Daylily catalogs are eagerly awaited in many households, mine included. We flip through the pages and make note of the plants we simply cannot make it through life without. It’s like a candy store, without the calories. Once we regain our senses, we prioritize those that we want the most, and put the rest on hold till next year. When you order plants, remind yourself of all the holes you’ll have to dig.
Plant type, Foliage type, and Bloom type set each plant apart. There are no two the same.
- Diploid Flowers: Most Daylilies are Diploids. They have 22 chromosomes (two identical sets of eleven.) They sometimes have very weak stems which tend to flop over under the weight of the flowers. Diploids with short stems usually don’t have this problem.
- Tetraploid Flowers have four sets of eleven chromosomes, with a total of forty-four. Tetraploids usually have very stiff, substantial stems which hold the flowers aloft and also have larger blooms with better flower substance. The plants are often more vigorous growers and have thicker foliage.
Someone with adequate know-how can breed a Tetraploid from a Diploid. I wouldn’t want to try due to fear of the chemicals that must be used.
- Dormant Foliage means the leaves will die back in the Winter. These are very tough plants for the northern states.
- Semi-Evergreen Foliage dies back in cold climates and stays partially green in the warmer areas of the country. Semi-Evergreen Daylily plants are usually planted further south.

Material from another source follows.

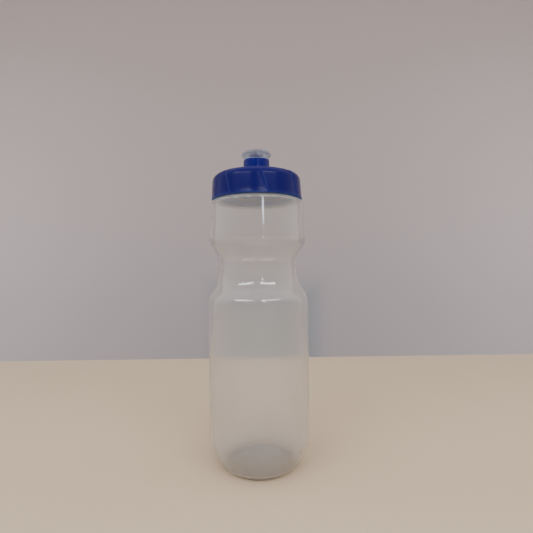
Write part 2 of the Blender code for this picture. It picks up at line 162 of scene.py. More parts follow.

- Evergreen Foliage remains green in all but the coldest areas of the country. Many Evergreen Daylilies do not survive well in the northernmost states. The Winters are just too severe.
Most Daylilies have strap-like leaves. Others have grass-like foliage that is hard to tell apart from real grass until it grows tall enough.

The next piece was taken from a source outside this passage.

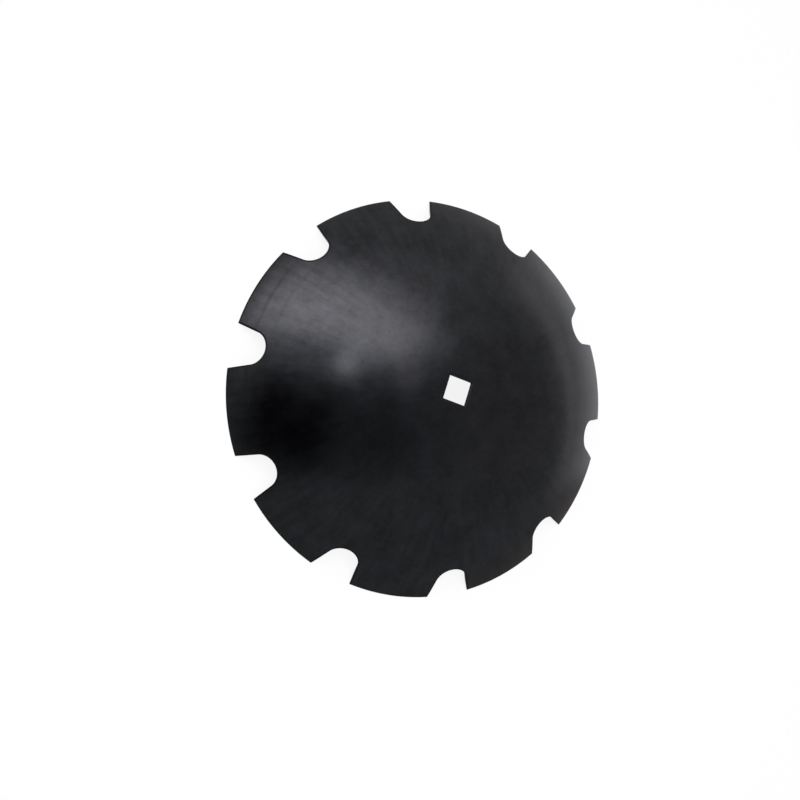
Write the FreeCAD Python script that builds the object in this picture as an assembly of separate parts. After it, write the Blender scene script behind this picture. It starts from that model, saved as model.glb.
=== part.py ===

Daylilies stay open for just one day, hence the name. I don’t like to be away from home when they are blooming.
- Nocturnal Daylilies open late in the daytime, and also last for several hours during the night.
- Extended Bloom Daylilies will stay open for 16 hours or more. Some as high as 24 hours.
I hope someday that someone will “crack the code” and be able to create a Daylily that will bloom for at least a couple of days.
HYBRIDIZING DAYLILIES TO CREATE NEW VARIETIES
Creating new varieties of the Daylily isn’t hard at all. Just don’t go overboard, since for every new plant, you’ve got to find room in your flower border for it to call home.
Always hybridize in the early morning before the bees and the ants get to your flowers. You don’t want them to have already cross-pollinated a flower before you have a chance to do it yourself. Sunlight helps the buds to open, so be ready to dash out into the garden and start “experimenting.”
NOTE: A Tetraploid must be cross-pollinated with another Tetraploid. A Diploid must be cross-pollinated with another Diploid Daylily.
The center of the Daylily flower is interesting. The long, slender protrusion that is probably very pale in color is called the Pistil. It will be surrounded by about half a dozen Stamens. The Stamens are usually generously coated with yellow pollen. Choose the two varieties of Daylilies that you want to try to “marry,” and pinch off one Stamen. Coat the tip of the Pistil of the other plant with the pollen.
Put a tag on the stem of that individual flower so you won’t forget what you’ve done. I carry a small notebook and a roll of masking tape for this procedure. Wrap the tape around the stem right underneath the blossom and make sure to leave enough of a “tab” of tape to write on. I put a number on it, and write the same number in my notebook. Like so: # 15: The name of the plant the pollen came from, the name of the plant the pollen was transferred to, and also the date.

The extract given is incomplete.